SET EXERCISE
In the listing below, locate the line that contains "obj.matrix_world = world" and the line that contains "imported = [obj". Restate word for word those two lines and every line between them, and nothing else.

RECORDED DATA
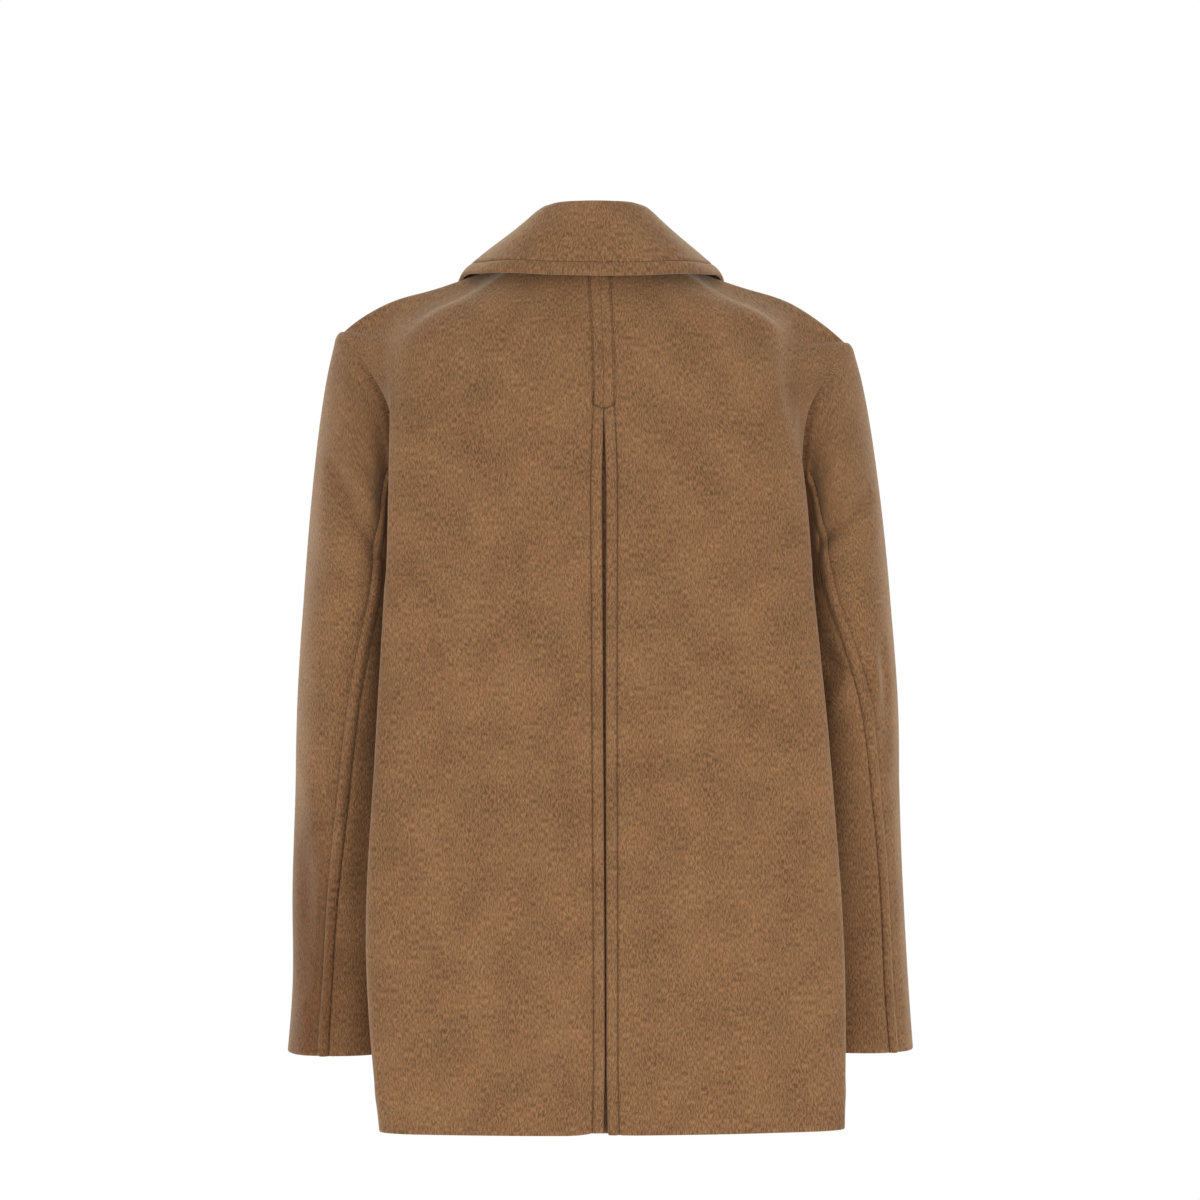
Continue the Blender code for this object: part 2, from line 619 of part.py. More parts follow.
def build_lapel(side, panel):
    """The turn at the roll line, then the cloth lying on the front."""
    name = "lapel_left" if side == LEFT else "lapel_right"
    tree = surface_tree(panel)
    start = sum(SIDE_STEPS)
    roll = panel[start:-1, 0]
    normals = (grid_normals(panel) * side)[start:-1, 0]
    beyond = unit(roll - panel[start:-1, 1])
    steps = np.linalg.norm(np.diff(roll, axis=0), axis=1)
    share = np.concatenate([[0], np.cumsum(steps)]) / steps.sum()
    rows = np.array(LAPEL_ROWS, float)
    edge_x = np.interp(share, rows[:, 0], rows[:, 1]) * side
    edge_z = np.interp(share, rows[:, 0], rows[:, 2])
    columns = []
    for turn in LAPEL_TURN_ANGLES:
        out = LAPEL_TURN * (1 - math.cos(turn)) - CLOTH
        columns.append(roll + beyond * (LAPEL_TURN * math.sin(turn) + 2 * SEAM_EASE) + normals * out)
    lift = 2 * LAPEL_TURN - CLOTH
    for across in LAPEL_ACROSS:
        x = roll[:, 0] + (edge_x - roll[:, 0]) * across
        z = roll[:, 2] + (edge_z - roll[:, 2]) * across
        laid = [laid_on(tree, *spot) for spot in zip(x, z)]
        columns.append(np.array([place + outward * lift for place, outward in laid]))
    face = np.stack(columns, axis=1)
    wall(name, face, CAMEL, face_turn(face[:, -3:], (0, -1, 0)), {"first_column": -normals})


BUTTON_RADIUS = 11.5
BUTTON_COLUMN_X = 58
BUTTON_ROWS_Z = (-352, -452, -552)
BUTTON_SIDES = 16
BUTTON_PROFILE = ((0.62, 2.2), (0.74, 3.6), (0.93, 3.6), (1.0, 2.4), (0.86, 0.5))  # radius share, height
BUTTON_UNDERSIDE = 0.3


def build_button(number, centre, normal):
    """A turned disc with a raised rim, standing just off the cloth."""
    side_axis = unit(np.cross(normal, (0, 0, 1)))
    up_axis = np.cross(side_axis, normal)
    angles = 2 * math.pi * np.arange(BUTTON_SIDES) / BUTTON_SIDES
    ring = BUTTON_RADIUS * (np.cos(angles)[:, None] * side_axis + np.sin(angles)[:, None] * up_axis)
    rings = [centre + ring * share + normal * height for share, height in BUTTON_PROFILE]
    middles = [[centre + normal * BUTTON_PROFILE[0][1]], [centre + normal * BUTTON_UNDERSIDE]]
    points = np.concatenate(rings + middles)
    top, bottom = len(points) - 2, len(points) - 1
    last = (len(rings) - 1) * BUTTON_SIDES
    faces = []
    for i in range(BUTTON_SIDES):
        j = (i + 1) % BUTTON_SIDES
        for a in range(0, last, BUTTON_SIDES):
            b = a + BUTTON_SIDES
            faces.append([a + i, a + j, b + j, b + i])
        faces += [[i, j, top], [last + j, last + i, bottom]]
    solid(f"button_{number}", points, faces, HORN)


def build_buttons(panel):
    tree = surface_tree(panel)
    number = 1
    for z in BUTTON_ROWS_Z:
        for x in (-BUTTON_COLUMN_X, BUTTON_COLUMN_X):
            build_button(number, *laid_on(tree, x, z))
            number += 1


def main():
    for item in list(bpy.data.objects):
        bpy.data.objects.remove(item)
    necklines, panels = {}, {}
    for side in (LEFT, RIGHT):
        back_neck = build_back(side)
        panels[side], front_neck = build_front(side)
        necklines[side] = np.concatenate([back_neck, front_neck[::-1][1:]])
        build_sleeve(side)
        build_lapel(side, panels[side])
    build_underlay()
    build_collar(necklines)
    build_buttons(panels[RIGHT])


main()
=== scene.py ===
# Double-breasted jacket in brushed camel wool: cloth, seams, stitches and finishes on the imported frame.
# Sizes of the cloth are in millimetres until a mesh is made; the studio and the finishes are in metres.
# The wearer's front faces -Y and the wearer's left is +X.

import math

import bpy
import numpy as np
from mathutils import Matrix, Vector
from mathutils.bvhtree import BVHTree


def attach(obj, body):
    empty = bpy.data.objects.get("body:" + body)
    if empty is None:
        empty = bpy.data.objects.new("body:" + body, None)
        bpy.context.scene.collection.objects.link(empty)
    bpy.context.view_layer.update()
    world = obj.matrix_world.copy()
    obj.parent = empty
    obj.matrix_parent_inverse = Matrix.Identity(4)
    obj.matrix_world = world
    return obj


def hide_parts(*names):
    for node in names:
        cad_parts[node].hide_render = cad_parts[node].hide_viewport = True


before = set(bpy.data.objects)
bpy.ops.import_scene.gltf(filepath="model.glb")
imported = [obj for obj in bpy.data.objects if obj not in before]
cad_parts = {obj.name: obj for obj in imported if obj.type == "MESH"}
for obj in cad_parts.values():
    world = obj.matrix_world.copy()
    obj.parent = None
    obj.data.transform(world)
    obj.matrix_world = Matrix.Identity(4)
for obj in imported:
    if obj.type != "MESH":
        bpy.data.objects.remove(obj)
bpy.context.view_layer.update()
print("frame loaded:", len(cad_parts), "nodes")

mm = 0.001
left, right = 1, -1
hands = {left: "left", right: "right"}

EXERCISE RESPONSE
    obj.matrix_world = world
    return obj


def hide_parts(*names):
    for node in names:
        cad_parts[node].hide_render = cad_parts[node].hide_viewport = True


before = set(bpy.data.objects)
bpy.ops.import_scene.gltf(filepath="model.glb")
imported = [obj for obj in bpy.data.objects if obj not in before]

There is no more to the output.